Third, it’s been reported as though this is a seismic shift in politicians’ treatment of older people. It isn’t. I think the reaction is overblown, and largely due to the fact it was the only Budget measure that wasn’t leaked. Changing the age-related allowance is not the slaughtering of some sacred cow.
As he says, the reaction, whilst understandable is largely hyperbole. Nobody will lose in cash terms, and in real terms any loss will be more than cancelled out by the record increase in pensions this year.
What is most interesting though is that this is not the first time the Age-related Allowance has been frozen. Despite the artificial indignation of Labour politicians the previous Labour Government froze the allowance between 2009 and 2011. What a bunch of hypocrites.
Update: I was astonished to read in the Western Mail that the Older Persons’ Commissioner has waded into the debate on the so-called ‘Granny Tax’, but more so that she has got all her facts wrong.
Contrary to Ruth Marks claim that pensioners will be ‘significantly worse off...paying £259 more in tax on an income as low as £10,500’ and that many older people face a ‘potential loss of income’, the reality is very different indeed.
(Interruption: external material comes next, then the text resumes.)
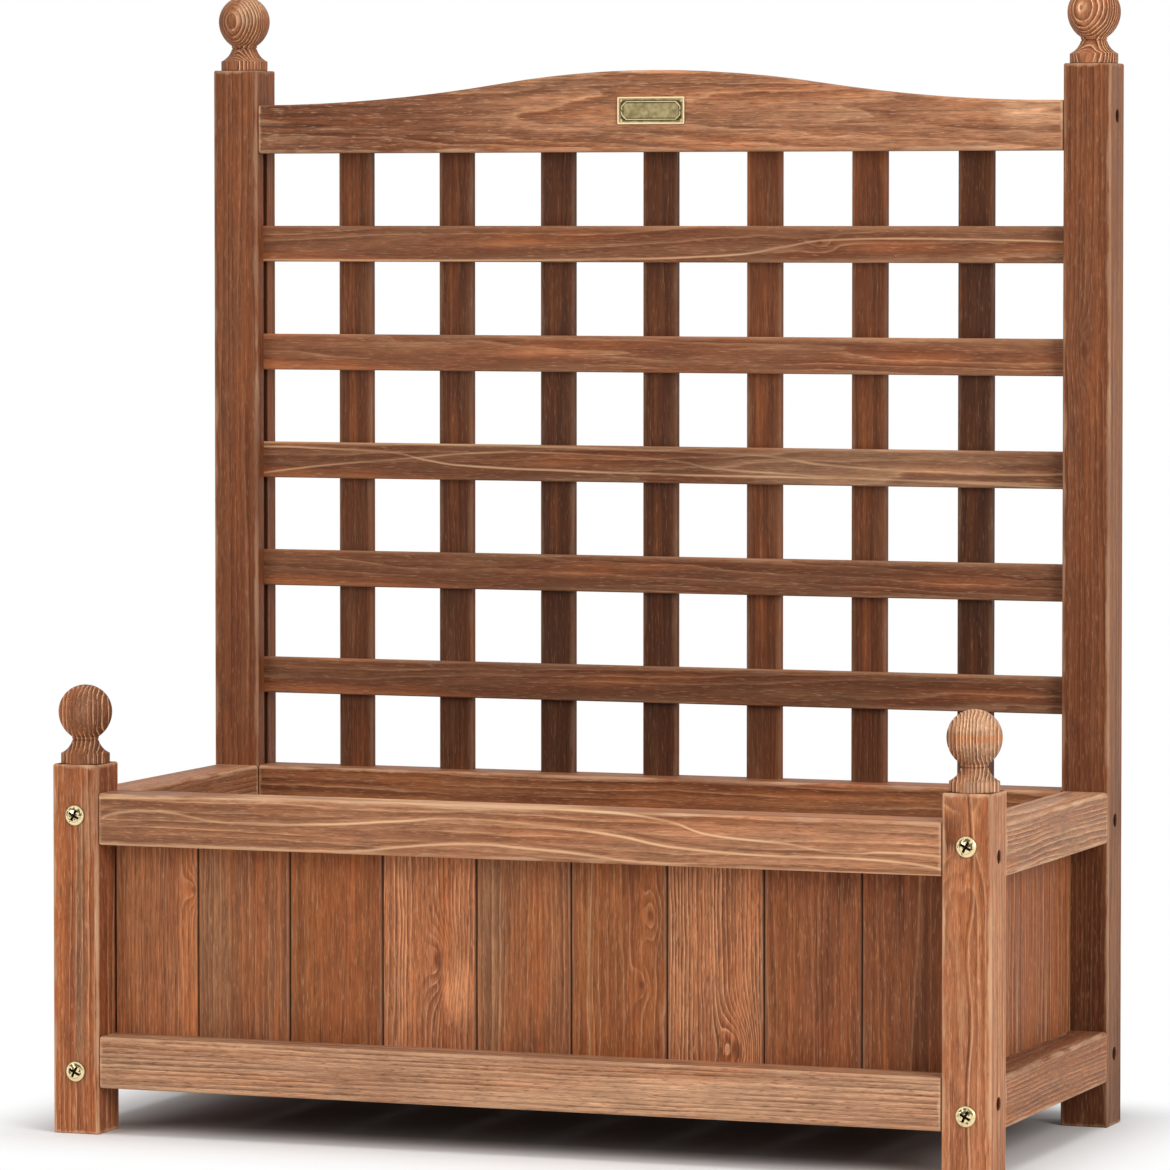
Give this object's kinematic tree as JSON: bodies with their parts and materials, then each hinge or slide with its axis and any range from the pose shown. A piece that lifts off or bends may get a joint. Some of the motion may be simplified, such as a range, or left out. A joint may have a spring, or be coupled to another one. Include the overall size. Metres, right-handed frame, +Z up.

The changes in the age related allowance do not start until 2013/14. The Government’s triple lock guarantee means that the state pension is currently forecast to rise by £130 more a year in 2013/14 than it would have under Labour’s uprating policy. Half of those over the age of 65 pay no income tax, and nobody will pay more tax in 2013/14 than 2012/13 as a result of these measures. There are no cash losers.
The maximum loss in 2013/14 from the Age Related Allowance freeze for current pensioners is £66. That is balanced against the £5.30 a week rise in the old age pension effective from April this year that will put another £275 into the pocket of every pensioner.
It is also curious that the Older Person Commissioner did not make similar protests when the previous Labour Government froze the allowance in exactly the same way in 2009. Why does she feel the need to do so now? Perhaps she should check her facts before wading into a debate in the future so as to avoid unduly alarming pensioners in this way.